Ministerin zieht damit Konsequenzen aus Geiselnahme in Lübeck vom Heiligabend. 80 Minuten Befragung im Kieler Landtag

Kiel. Als Konsequenz aus dem Vorfall in Lübeck verschärft Justizministerin Anke Spoorendonk (SSW) die Vorschriften für den Umgang mit schweren Straftaten in Schleswig-Holsteins Justizvollzugsanstalten. Künftig müssten die Strafverfolgungsbehörden unmittelbar nach Vorkommnissen eingeschaltet werden, sagte Spoorendonk gestern in einer Fragestunde im Landtag. Dies gilt landesweit und beispielsweise auch für versuchte Geiselnahmen. Spoorendonk hat einen vorläufigen Erlass herausgegeben, der nun mit der Staatsanwaltschaft umfassend rechtlich abgestimmt werden muss.

Auslöser war die gescheiterte Geiselnahme in der JVA Lübeck an Heiligabend 2014. Damals war erst am folgenden Tag eine Strafanzeige erfolgt. „So wie sich mir der Fall aus heutiger Sicht darstellt, war dies ein Fehler“, sagte Spoorendonk. Nach den Geschehnissen im Gefängnis war die Leitstelle der Polizei eher zufällig informiert worden. Diese hatte telefonisch angefragt, ob sie einen Gefangenen dorthin bringen lassen kann.

Spoorendonk nahm aber die in die Kritik geratene Anstaltsleiterin Agnete Mauruschat ausdrücklich in Schutz: „Ihre Handlungsweise war korrekt.“ Sie habe sich gemäß der seinerzeit gültigen Vorschriften für den Umgang mit solchen Fällen korrekt verhalten. Diese seien nun per vorläufigem Erlass geändert worden.

Exakt 80 Minuten lang musste sich Spoorendonk im Plenum den Fragen der Opposition stellen. Elf CDU- und vier Piraten-Abgeordnete hatten zuvor Fragen eingereicht. Inhaltlich gab es zu den Vorgängen rund um die gescheiterte Geiselnahme aber wenig Neues. „Ich bitte um Verständnis, dass ich diese Frage zurzeit nicht beantworten kann“, sagte Spoorendonk beispielsweise auf die Frage, ob es im Vorfeld Informationen über eine geplante Geiselnahme gegeben habe.

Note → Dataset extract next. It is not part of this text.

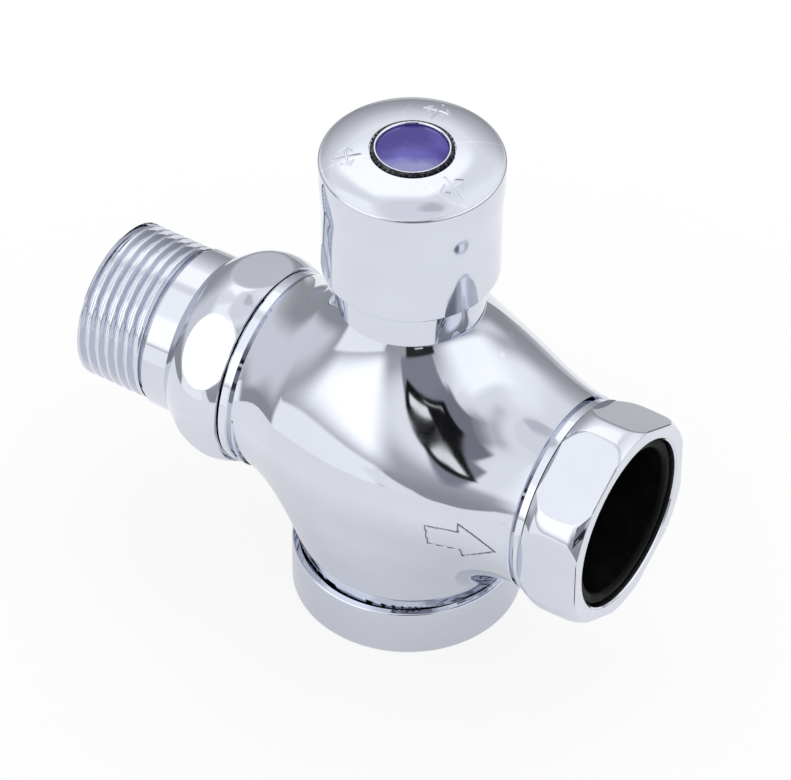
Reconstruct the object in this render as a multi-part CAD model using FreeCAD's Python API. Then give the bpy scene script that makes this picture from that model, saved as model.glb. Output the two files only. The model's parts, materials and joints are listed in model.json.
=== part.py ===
import FreeCAD, Part
import math
import os

V = FreeCAD.Vector

# All sizes are in mm. The origin is the centre of the flat underside of the bottom cap.
# Z is up along the button, X runs along the pipe from the inlet to the outlet.

# Sizes that drive the rest
PIPE_AXIS_Z = 41.1
INLET_COLLAR_X = -32.5
OUTLET_COLLAR_X = 38.1
PIPE_R = 19.7
BOWL_R = 23.7
BUTTON_R = 17.6
BUTTON_HEIGHT = 26.6
INLET_THREAD_R = 16.625
INLET_THREAD_PITCH = 2.309
CAP_FLOOR_Z = 3.3
BOTTOM_CAP_HEIGHT = 10.9

# Clearances
RUNNING_FIT = 0.05
SLIDING_FIT = 0.08
THREAD_FIT = 0.1
LOOSE_FIT = 0.3

# Levels that follow from them
NECK_TOP_Z = PIPE_AXIS_Z + 35.2
BONNET_TOP_Z = NECK_TOP_Z + 9.1
SEAT_Z = PIPE_AXIS_Z - 4.0
ROOF_Z = PIPE_AXIS_Z - 2.5
SHOULDER_Z = BOTTOM_CAP_HEIGHT - 1.3
PRESS_STROKE = 0.3 * BUTTON_HEIGHT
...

Spoorendonk kündigte an, allen im Raum stehenden Vorwürfen werde nachgegangen. „Erst dann können wir alles bewerten und gegebenenfalls Konsequenzen daraus ziehen.“ Prüfung bedeute aber, dass es keine Vorfestlegungen gebe. Sie wolle die laufenden staatsanwaltschaftlichen Ermittlungen nicht behindern. „Es ist nicht die Aufgabe einer Justizministerin, eigene Ermittlungen anzustellen.“

Siebenmal sei sie seit Amtsantritt bereits in der JVA Lübeck gewesen, sagte Spoorendonk. Bei jedem Besuch habe sie mit Mitarbeitern gesprochen. „Ich habe den verletzten Mitarbeitern schriftlich mit einem Blumenstrauß meine besten Genesungswünsche zukommen lassen“, sagte Spoorendonk. Sie habe darauf nur positive Rückmeldungen bekommen.

In der JVA Lübeck hatten vier Insassen einen Beamten mit einem Messer bedroht und überwältigt. Nach einer Viertelstunde befreiten andere JVA-Mitarbeiter ihren Kollegen.